**Structured object records:**

......

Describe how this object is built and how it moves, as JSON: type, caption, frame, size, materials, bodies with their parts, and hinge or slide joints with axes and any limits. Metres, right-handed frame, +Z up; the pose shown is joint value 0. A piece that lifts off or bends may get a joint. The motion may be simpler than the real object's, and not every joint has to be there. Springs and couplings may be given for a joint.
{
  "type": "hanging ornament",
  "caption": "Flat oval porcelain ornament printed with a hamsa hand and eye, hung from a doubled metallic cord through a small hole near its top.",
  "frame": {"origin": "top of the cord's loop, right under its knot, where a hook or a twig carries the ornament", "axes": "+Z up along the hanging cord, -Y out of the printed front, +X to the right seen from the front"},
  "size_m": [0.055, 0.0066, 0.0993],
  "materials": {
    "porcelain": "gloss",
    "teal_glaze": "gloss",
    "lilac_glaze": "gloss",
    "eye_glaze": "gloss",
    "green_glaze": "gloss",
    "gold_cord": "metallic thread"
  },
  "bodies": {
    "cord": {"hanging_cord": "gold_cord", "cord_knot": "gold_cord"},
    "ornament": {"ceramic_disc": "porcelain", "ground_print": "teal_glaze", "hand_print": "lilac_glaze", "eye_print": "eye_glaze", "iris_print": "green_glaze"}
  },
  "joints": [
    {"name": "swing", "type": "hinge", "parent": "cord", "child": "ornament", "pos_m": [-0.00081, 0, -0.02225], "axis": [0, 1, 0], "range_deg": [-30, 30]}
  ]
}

......

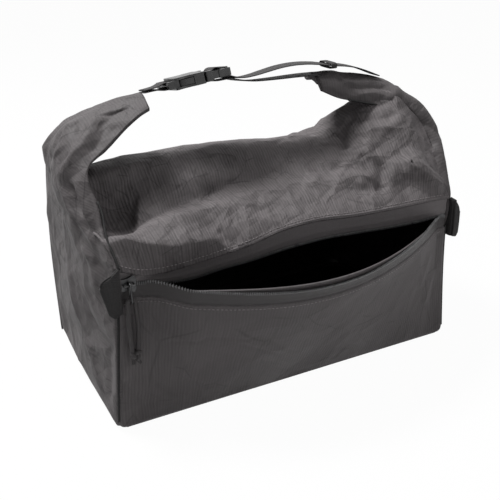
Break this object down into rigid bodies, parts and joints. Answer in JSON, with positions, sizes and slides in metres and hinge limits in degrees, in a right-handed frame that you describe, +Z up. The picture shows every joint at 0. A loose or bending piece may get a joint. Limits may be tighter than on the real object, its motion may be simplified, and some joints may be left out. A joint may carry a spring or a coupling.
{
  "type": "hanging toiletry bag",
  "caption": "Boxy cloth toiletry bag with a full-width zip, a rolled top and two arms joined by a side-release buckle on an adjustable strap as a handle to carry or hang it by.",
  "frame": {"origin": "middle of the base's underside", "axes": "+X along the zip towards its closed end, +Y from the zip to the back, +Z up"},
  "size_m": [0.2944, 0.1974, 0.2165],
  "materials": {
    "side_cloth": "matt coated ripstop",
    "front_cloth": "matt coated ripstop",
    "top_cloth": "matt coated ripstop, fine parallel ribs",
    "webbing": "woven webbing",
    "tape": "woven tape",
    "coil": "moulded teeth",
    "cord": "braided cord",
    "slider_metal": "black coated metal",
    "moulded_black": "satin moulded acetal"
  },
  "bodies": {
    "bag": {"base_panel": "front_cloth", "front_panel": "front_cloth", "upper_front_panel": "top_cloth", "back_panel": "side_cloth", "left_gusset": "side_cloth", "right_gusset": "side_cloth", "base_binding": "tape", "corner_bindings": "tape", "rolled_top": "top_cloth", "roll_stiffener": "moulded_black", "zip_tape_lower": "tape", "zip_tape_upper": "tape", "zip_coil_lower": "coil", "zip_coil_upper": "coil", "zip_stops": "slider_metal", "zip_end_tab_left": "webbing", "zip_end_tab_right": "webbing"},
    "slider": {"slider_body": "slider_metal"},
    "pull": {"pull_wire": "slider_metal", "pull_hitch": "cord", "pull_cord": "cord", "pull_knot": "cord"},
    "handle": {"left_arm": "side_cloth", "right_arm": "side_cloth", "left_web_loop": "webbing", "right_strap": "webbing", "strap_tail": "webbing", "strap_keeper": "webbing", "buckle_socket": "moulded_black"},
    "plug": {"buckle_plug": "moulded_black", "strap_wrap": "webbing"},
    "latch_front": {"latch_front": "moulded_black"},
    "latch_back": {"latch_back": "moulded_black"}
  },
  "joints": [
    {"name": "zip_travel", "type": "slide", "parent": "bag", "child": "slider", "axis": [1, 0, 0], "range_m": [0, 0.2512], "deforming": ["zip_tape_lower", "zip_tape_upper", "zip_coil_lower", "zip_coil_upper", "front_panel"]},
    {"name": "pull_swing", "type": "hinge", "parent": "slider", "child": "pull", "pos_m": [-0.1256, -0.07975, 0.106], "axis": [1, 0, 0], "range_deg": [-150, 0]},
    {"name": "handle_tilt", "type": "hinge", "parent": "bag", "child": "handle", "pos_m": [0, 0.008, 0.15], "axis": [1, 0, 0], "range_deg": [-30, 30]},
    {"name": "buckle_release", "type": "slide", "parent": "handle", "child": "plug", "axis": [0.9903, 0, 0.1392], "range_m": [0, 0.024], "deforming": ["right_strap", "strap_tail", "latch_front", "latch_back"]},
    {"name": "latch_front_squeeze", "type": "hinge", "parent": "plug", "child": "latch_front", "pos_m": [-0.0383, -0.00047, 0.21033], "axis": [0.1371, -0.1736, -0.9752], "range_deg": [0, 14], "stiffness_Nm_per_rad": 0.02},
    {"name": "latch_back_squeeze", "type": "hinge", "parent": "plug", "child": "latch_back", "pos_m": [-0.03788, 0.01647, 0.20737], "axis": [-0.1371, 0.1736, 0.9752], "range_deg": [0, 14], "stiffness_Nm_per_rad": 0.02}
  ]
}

......

**WRITTEN TASK:**
Check every line of the data, and copy the ones that contain "axes".

**TASK RESPONSE:**
Describe how this object is built and how it moves, as JSON: type, caption, frame, size, materials, bodies with their parts, and hinge or slide joints with axes and any limits. Metres, right-handed frame, +Z up; the pose shown is joint value 0. A piece that lifts off or bends may get a joint. The motion may be simpler than the real object's, and not every joint has to be there. Springs and couplings may be given for a joint.
  "frame": {"origin": "top of the cord's loop, right under its knot, where a hook or a twig carries the ornament", "axes": "+Z up along the hanging cord, -Y out of the printed front, +X to the right seen from the front"},
  "frame": {"origin": "middle of the base's underside", "axes": "+X along the zip towards its closed end, +Y from the zip to the back, +Z up"},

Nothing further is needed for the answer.